The Lyme disease support group meeting for April will be held from 6:30-8 p.m. April 25  in the Hillsboro Public Library meeting room, 819 High Ave.

Those afflicted with a tick borne illness such as Lyme disease, or those seeking to increase understanding of tick borne illness, its prevention, and its treatment, are welcome to attend.

Japanese barberry plants are Lyme disease habitat

The Japanese Barberry plant grows easily in any setting, domestic or wild. The barberry is dense and thorny. This means it’s not normally favored by the animals that browse woody plants. But this bush’s density provides a seasonable habitat favored by humidity loving deer ticks.

How good of a home is the Japanese barberry for deer ticks? Studies of Wisconsin deer tick densities have found that forests lacking barberry have about 10 ticks per acre; barberry infested forests have 120 ticks per acre.
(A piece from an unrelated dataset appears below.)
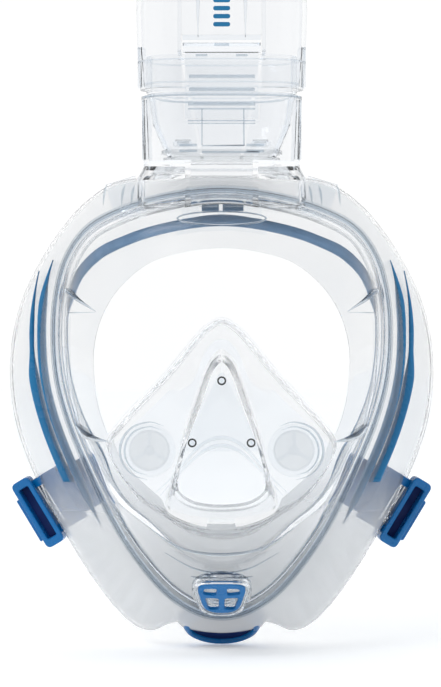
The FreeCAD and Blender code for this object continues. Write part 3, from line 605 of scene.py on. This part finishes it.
def brow_flange():
    """Blue frame behind the brow: a narrow band from temple to temple that thins out below them."""
    front, round_off, thickness = FLANGE_Y + 4.6, 0.3, 2.8
    middle = mix(offset(rim, -4.4), offset(rim, -11.4), brow_share)
    inside = mix(offset(middle, -0.2), offset(middle, -2.3), brow_fullness)
    outside = mix(offset(middle, 0.2), offset(middle, 2.3), brow_fullness)
    rings = [ring(inside, front + round_off), ring(offset(inside, 0.1), front),
             ring(offset(outside, -0.1), front), ring(outside, front + round_off),
             ring(outside, front + thickness), ring(inside, front + thickness)]
    band("brow_flange", rings, BLUE_BROW, replaces=["seal_frame"], slot="blue_plastic")


def side_strip(name, side, out, depth, low, high, half_width):
    """A blue strip along the rim at one side, at a distance out and a depth, between two heights."""
    profile = ((-1, 0.2), (-0.7, -0.4), (0.7, -0.1), (1, 0.6), (1, 3.4), (-1, 3.4))
    sections = []
    for p in offset(rim, out):
        if side * p.x < 0 or not low < p.y < high:
            continue
        half = half_width(p.y)
        base = Vector((p.x, depth + sweep(p.x), p.y))
        sections.append([base + Vector((dx * half, dy, 0)) for dx, dy in profile])
    if side < 0:
        sections = sections[::-1]
    rod(name + "_" + side_name(side), sections, BLUE_RING, slot="blue_plastic")


def ledge_width(z):
    """Half width of the frame's ledge: full at mid height, thin at both ends."""
    return 0.15 + 2.0 * eased((64.0 - z) / 22.0) * eased((z + 54.0) / 16.0)


def lip_width(z):
    """Half width of the frame's lip: widest beside the cheek."""
    return 0.2 + 1.0 * eased((58.0 - z) / 30.0) + 1.5 * eased((24.0 - z) / 16.0)


def side_frame(side):
    """The frame beside the face: a ledge inside the skirt's wall and a lip outside it, down to the clip."""
    side_strip("frame_ledge", side, 6.8, -57.8, -54.0, 64.0, ledge_width)
    side_strip("frame_lip", side, 11.6, -57.6, -36.0, 58.0, lip_width)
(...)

Why do deer ticks thrive in barberry bushes? Their umbrella-like shape retains moisture within its confines. This makes for a humid zone. The deer tick can be active about two-thirds of a day in above freezing temperatures when the soil is not frozen or snow covered. Most deer tick habitats lack needed humidity for 1/3 of a day. That’s when the deer tick crawls off most plants. It must seek a moist shelter on or in the soil to stay alive when most plants loose their dew. However, the barberry provides what most other plants cannot: A humid habitat from which to be active 23-24 hours a day.

At ground level, under the barberry’s shelter, small nesting rodents also find refuge. Tick-bitten rodents (and other small creatures) serve as reservoirs for the one or more tick borne bacteria or amoebas which can pass from an infected deer tick into its hosts blood. The next deer tick, feeding on an infected rodent, may then ingest the infectious agent(s). And so this cycle goes on and on. But deer ticks and tick borne disease do not remain confined under the barberry.

The Japanese barberry’s bright red berries add their color to Wisconsin autumns. But its cozy environs incidentally serve as a powerful habitat for the tick borne disease cycle that harms far too many human lives in our region.